**Task inputs:**

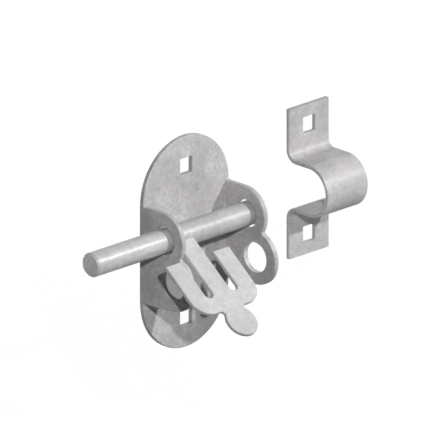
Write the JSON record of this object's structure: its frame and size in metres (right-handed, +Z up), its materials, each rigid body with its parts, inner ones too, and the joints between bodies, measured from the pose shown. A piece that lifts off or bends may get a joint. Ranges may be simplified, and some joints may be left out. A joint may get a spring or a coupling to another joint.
{
  "type": "padbolt",
  "caption": "Galvanised padbolt: folded backplate with two ears, sliding round bar with a slotted handle that drops over a padlock eye, and a bent strap keep.",
  "frame": {"origin": "centre of the backplate's back face, on the wall plane", "axes": "+X along the bar towards the keep, +Y into the wall, +Z up"},
  "size_m": [0.2339, 0.0895, 0.142],
  "materials": {
    "galvanised_plate": "hot-dip galvanised",
    "galvanised_bar": "hot-dip galvanised",
    "galvanised_strap": "hot-dip galvanised"
  },
  "bodies": {
    "frame": {"backplate": "galvanised_plate", "keep": "galvanised_strap"},
    "bolt": {"bolt_rod": "galvanised_bar"},
    "handle": {"handle": "galvanised_plate"}
  },
  "joints": [
    {"name": "bolt_slide", "type": "slide", "parent": "frame", "child": "bolt", "axis": [1, 0, 0], "range_m": [0, 0.0532]},
    {"name": "handle_turn", "type": "hinge", "parent": "bolt", "child": "handle", "pos_m": [0, -0.0221, 0.0145], "axis": [1, 0, 0], "range_deg": [-140.3, 65]}
  ]
}
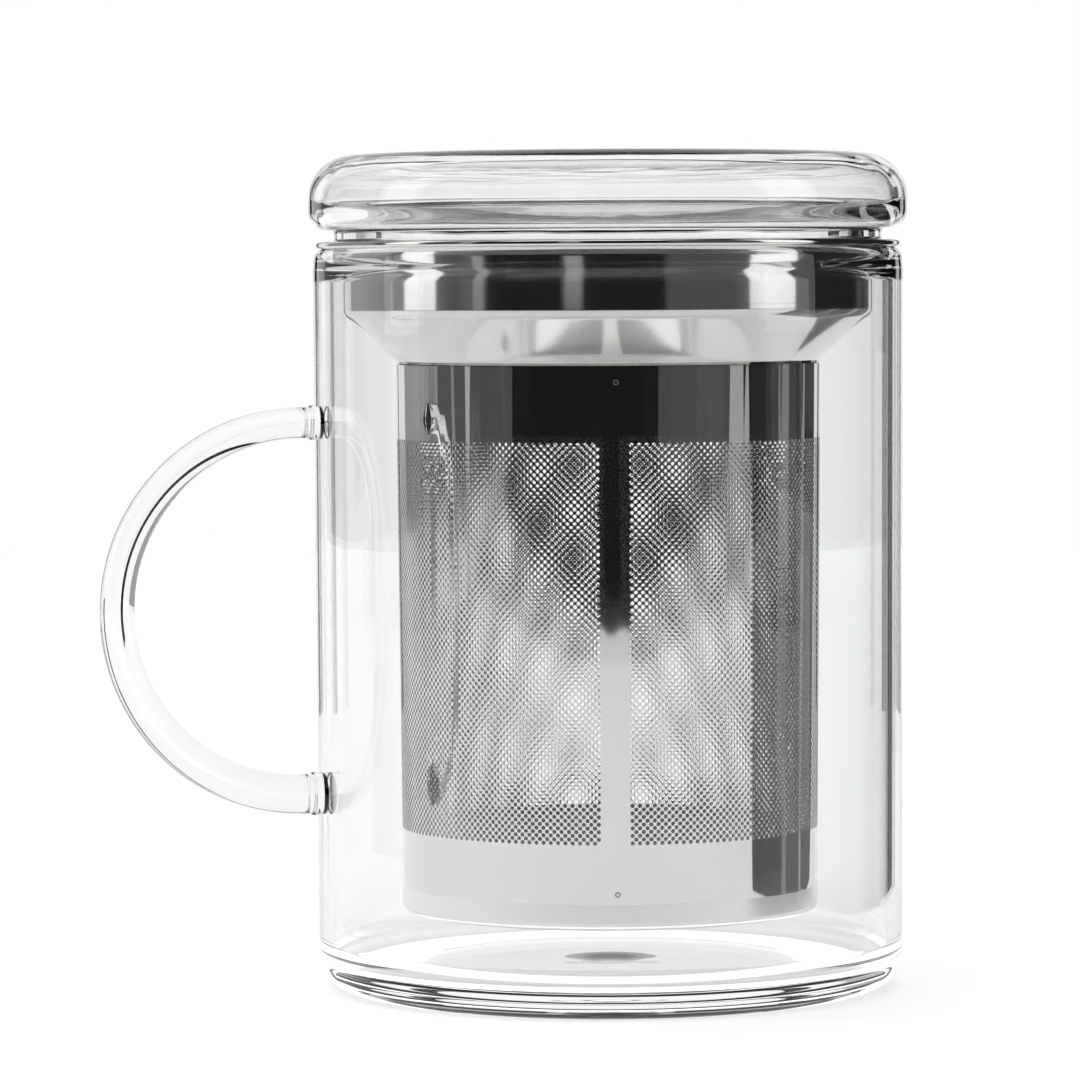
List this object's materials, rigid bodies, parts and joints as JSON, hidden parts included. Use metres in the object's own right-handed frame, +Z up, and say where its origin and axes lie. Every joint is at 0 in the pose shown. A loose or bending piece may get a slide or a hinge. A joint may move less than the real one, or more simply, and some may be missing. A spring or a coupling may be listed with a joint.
{
  "type": "lidded tea mug with infuser",
  "caption": "Clear glass tea mug with a rod handle, a perforated steel infuser hung from its rim and a hollow glass lid.",
  "frame": {"origin": "middle of the mug's flat underside, on the surface that it stands on", "axes": "+Z up along the axis of the mug, infuser and lid; the handle points along -X"},
  "size_m": [0.1176, 0.0862, 0.12],
  "materials": {
    "borosilicate_glass": "clear, fire polished",
    "polished_steel": "mirror polished stainless steel",
    "satin_steel": "satin stainless steel"
  },
  "bodies": {
    "mug": {"mug_body": "borosilicate_glass", "handle_rod": "borosilicate_glass", "upper_handle_joint": "borosilicate_glass", "lower_handle_joint": "borosilicate_glass"},
    "infuser": {"infuser_collar": "polished_steel", "infuser_sleeve": "polished_steel", "infuser_bottom_cap": "satin_steel"},
    "lid": {"lid_upper_shell": "borosilicate_glass", "lid_lower_shell": "borosilicate_glass", "lid_vent_seal": "borosilicate_glass"}
  },
  "joints": [
    {"name": "infuser_lift", "type": "slide", "parent": "mug", "child": "infuser", "axis": [0, 0, 1], "range_m": [0, 0.115]},
    {"name": "lid_lift", "type": "slide", "parent": "infuser", "child": "lid", "axis": [0, 0, 1], "range_m": [0, 0.04]}
  ]
}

**Written exercise:**
Each line above must be printed exactly as it appears.

**Exercise result:**
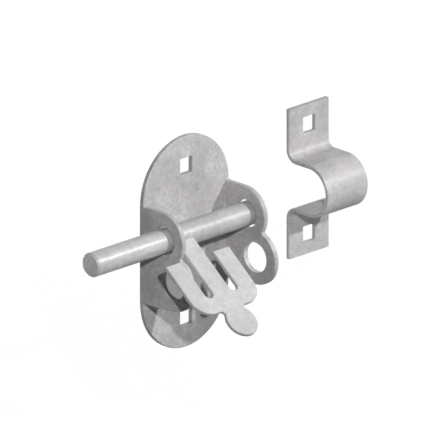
Write the JSON record of this object's structure: its frame and size in metres (right-handed, +Z up), its materials, each rigid body with its parts, inner ones too, and the joints between bodies, measured from the pose shown. A piece that lifts off or bends may get a joint. Ranges may be simplified, and some joints may be left out. A joint may get a spring or a coupling to another joint.
{
  "type": "padbolt",
  "caption": "Galvanised padbolt: folded backplate with two ears, sliding round bar with a slotted handle that drops over a padlock eye, and a bent strap keep.",
  "frame": {"origin": "centre of the backplate's back face, on the wall plane", "axes": "+X along the bar towards the keep, +Y into the wall, +Z up"},
  "size_m": [0.2339, 0.0895, 0.142],
  "materials": {
    "galvanised_plate": "hot-dip galvanised",
    "galvanised_bar": "hot-dip galvanised",
    "galvanised_strap": "hot-dip galvanised"
  },
  "bodies": {
    "frame": {"backplate": "galvanised_plate", "keep": "galvanised_strap"},
    "bolt": {"bolt_rod": "galvanised_bar"},
    "handle": {"handle": "galvanised_plate"}
  },
  "joints": [
    {"name": "bolt_slide", "type": "slide", "parent": "frame", "child": "bolt", "axis": [1, 0, 0], "range_m": [0, 0.0532]},
    {"name": "handle_turn", "type": "hinge", "parent": "bolt", "child": "handle", "pos_m": [0, -0.0221, 0.0145], "axis": [1, 0, 0], "range_deg": [-140.3, 65]}
  ]
}
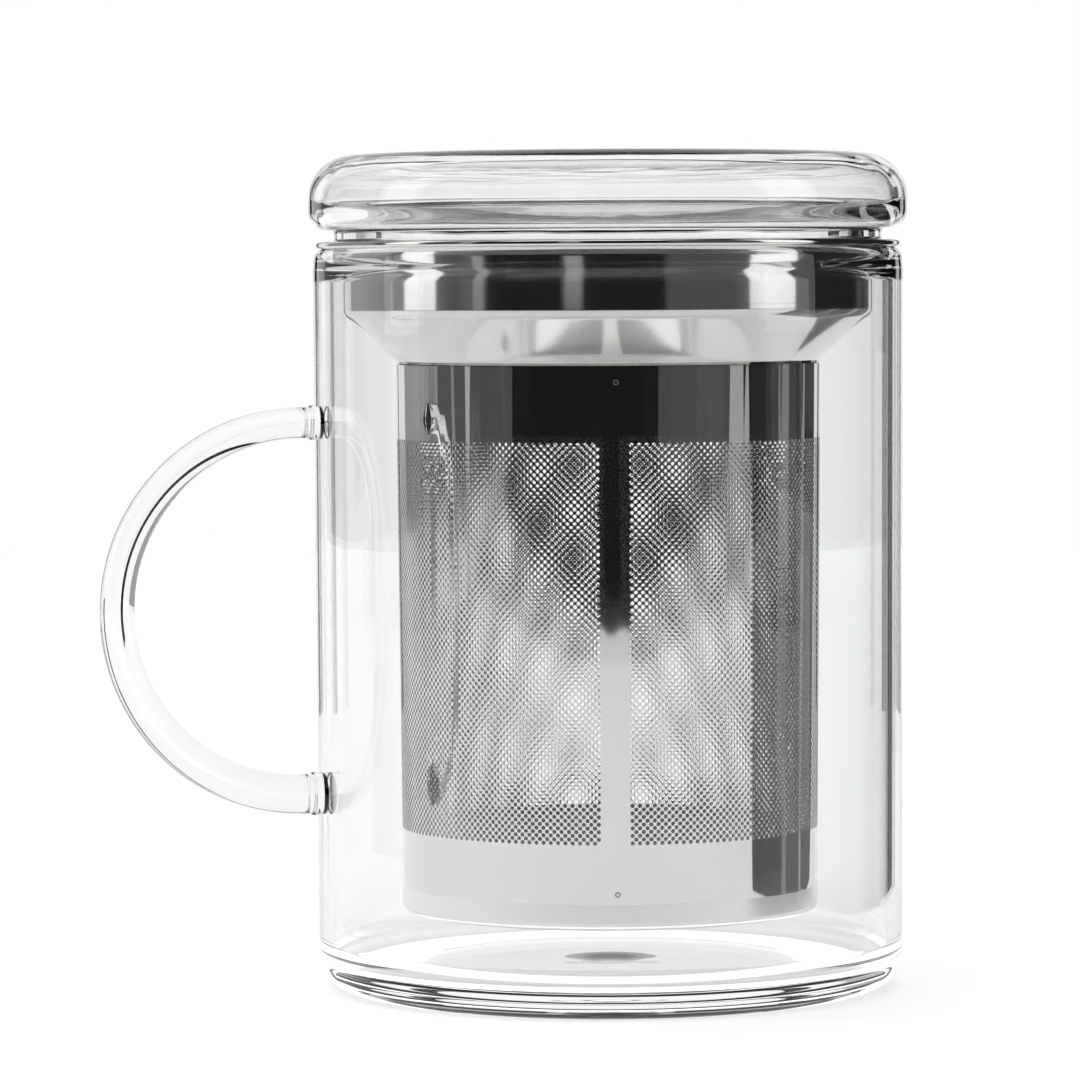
List this object's materials, rigid bodies, parts and joints as JSON, hidden parts included. Use metres in the object's own right-handed frame, +Z up, and say where its origin and axes lie. Every joint is at 0 in the pose shown. A loose or bending piece may get a slide or a hinge. A joint may move less than the real one, or more simply, and some may be missing. A spring or a coupling may be listed with a joint.
{
  "type": "lidded tea mug with infuser",
  "caption": "Clear glass tea mug with a rod handle, a perforated steel infuser hung from its rim and a hollow glass lid.",
  "frame": {"origin": "middle of the mug's flat underside, on the surface that it stands on", "axes": "+Z up along the axis of the mug, infuser and lid; the handle points along -X"},
  "size_m": [0.1176, 0.0862, 0.12],
  "materials": {
    "borosilicate_glass": "clear, fire polished",
    "polished_steel": "mirror polished stainless steel",
    "satin_steel": "satin stainless steel"
  },
  "bodies": {
    "mug": {"mug_body": "borosilicate_glass", "handle_rod": "borosilicate_glass", "upper_handle_joint": "borosilicate_glass", "lower_handle_joint": "borosilicate_glass"},
    "infuser": {"infuser_collar": "polished_steel", "infuser_sleeve": "polished_steel", "infuser_bottom_cap": "satin_steel"},
    "lid": {"lid_upper_shell": "borosilicate_glass", "lid_lower_shell": "borosilicate_glass", "lid_vent_seal": "borosilicate_glass"}
  },
  "joints": [
    {"name": "infuser_lift", "type": "slide", "parent": "mug", "child": "infuser", "axis": [0, 0, 1], "range_m": [0, 0.115]},
    {"name": "lid_lift", "type": "slide", "parent": "infuser", "child": "lid", "axis": [0, 0, 1], "range_m": [0, 0.04]}
  ]
}